Direction
Copy out each line below exactly as it appears.

Source excerpt
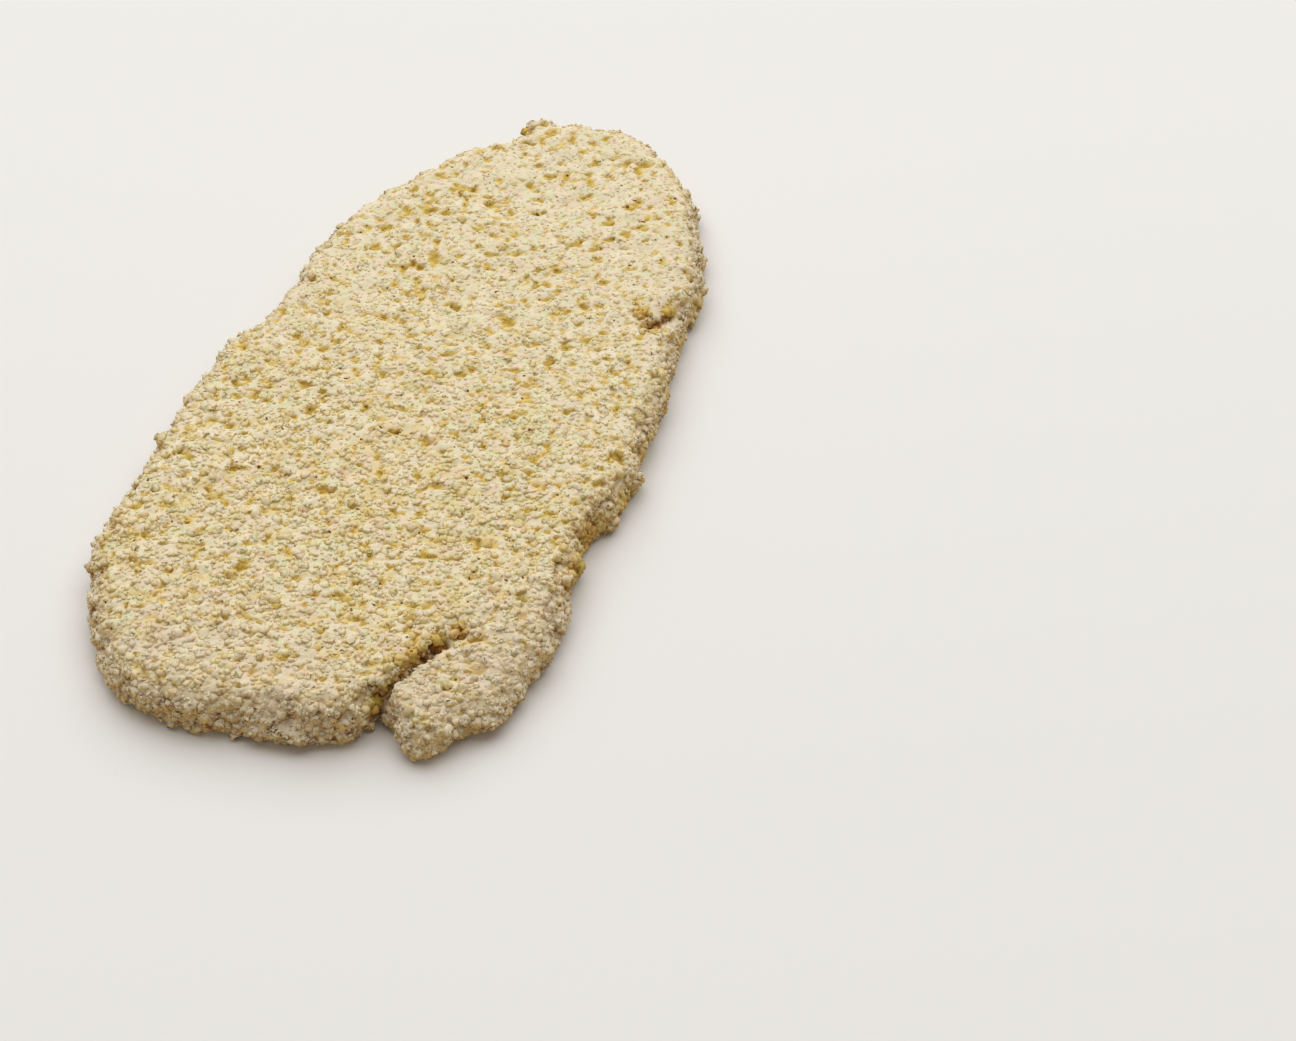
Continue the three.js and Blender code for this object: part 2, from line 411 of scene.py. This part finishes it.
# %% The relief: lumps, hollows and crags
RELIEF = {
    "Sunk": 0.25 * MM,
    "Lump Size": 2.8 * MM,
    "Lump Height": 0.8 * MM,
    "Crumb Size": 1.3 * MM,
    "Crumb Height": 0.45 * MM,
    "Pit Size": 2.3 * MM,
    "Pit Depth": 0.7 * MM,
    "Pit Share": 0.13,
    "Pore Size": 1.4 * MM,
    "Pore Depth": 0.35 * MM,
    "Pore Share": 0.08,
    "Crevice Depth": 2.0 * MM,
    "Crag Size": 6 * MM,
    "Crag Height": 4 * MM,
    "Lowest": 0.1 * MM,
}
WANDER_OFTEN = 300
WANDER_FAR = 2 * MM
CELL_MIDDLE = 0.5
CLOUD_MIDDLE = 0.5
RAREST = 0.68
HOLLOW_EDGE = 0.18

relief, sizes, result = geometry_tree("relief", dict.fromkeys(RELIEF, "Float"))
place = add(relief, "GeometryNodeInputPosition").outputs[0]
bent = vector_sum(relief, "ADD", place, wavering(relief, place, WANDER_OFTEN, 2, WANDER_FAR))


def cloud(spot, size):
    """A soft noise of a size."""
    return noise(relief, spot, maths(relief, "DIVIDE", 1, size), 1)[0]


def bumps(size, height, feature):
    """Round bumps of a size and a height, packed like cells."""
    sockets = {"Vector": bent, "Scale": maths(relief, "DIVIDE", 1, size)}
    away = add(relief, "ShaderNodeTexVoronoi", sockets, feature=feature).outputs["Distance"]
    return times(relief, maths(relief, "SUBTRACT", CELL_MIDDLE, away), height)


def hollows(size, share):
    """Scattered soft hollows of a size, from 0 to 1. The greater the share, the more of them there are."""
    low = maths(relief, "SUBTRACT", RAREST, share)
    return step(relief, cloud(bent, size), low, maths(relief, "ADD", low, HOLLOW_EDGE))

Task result
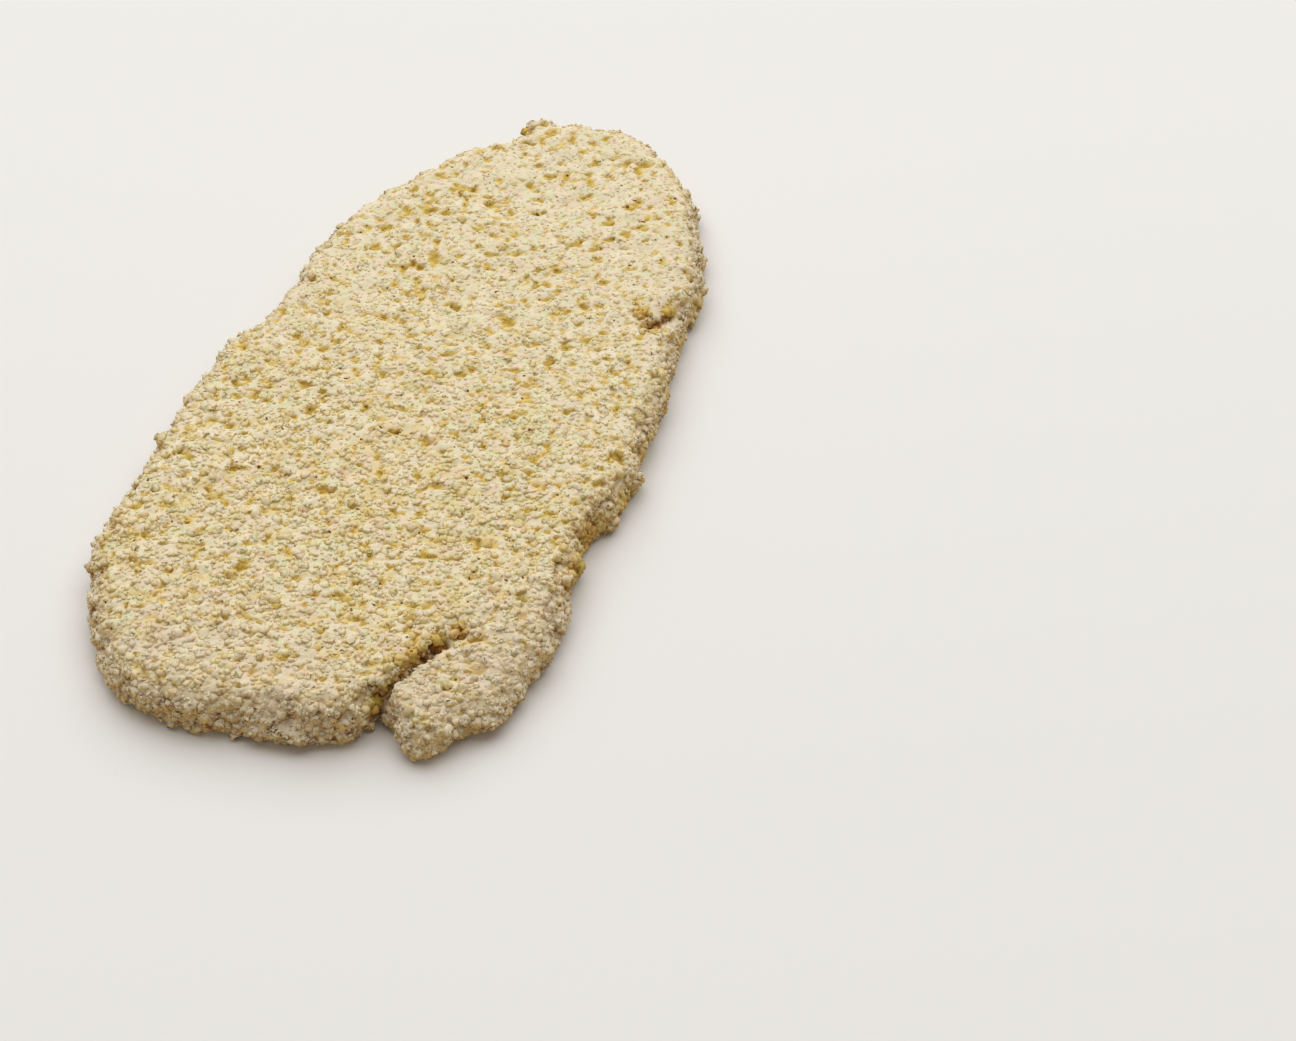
Continue the three.js and Blender code for this object: part 2, from line 411 of scene.py. This part finishes it.
# %% The relief: lumps, hollows and crags
RELIEF = {
    "Sunk": 0.25 * MM,
    "Lump Size": 2.8 * MM,
    "Lump Height": 0.8 * MM,
    "Crumb Size": 1.3 * MM,
    "Crumb Height": 0.45 * MM,
    "Pit Size": 2.3 * MM,
    "Pit Depth": 0.7 * MM,
    "Pit Share": 0.13,
    "Pore Size": 1.4 * MM,
    "Pore Depth": 0.35 * MM,
    "Pore Share": 0.08,
    "Crevice Depth": 2.0 * MM,
    "Crag Size": 6 * MM,
    "Crag Height": 4 * MM,
    "Lowest": 0.1 * MM,
}
WANDER_OFTEN = 300
WANDER_FAR = 2 * MM
CELL_MIDDLE = 0.5
CLOUD_MIDDLE = 0.5
RAREST = 0.68
HOLLOW_EDGE = 0.18

relief, sizes, result = geometry_tree("relief", dict.fromkeys(RELIEF, "Float"))
place = add(relief, "GeometryNodeInputPosition").outputs[0]
bent = vector_sum(relief, "ADD", place, wavering(relief, place, WANDER_OFTEN, 2, WANDER_FAR))


def cloud(spot, size):
    """A soft noise of a size."""
    return noise(relief, spot, maths(relief, "DIVIDE", 1, size), 1)[0]


def bumps(size, height, feature):
    """Round bumps of a size and a height, packed like cells."""
    sockets = {"Vector": bent, "Scale": maths(relief, "DIVIDE", 1, size)}
    away = add(relief, "ShaderNodeTexVoronoi", sockets, feature=feature).outputs["Distance"]
    return times(relief, maths(relief, "SUBTRACT", CELL_MIDDLE, away), height)


def hollows(size, share):
    """Scattered soft hollows of a size, from 0 to 1. The greater the share, the more of them there are."""
    low = maths(relief, "SUBTRACT", RAREST, share)
    return step(relief, cloud(bent, size), low, maths(relief, "ADD", low, HOLLOW_EDGE))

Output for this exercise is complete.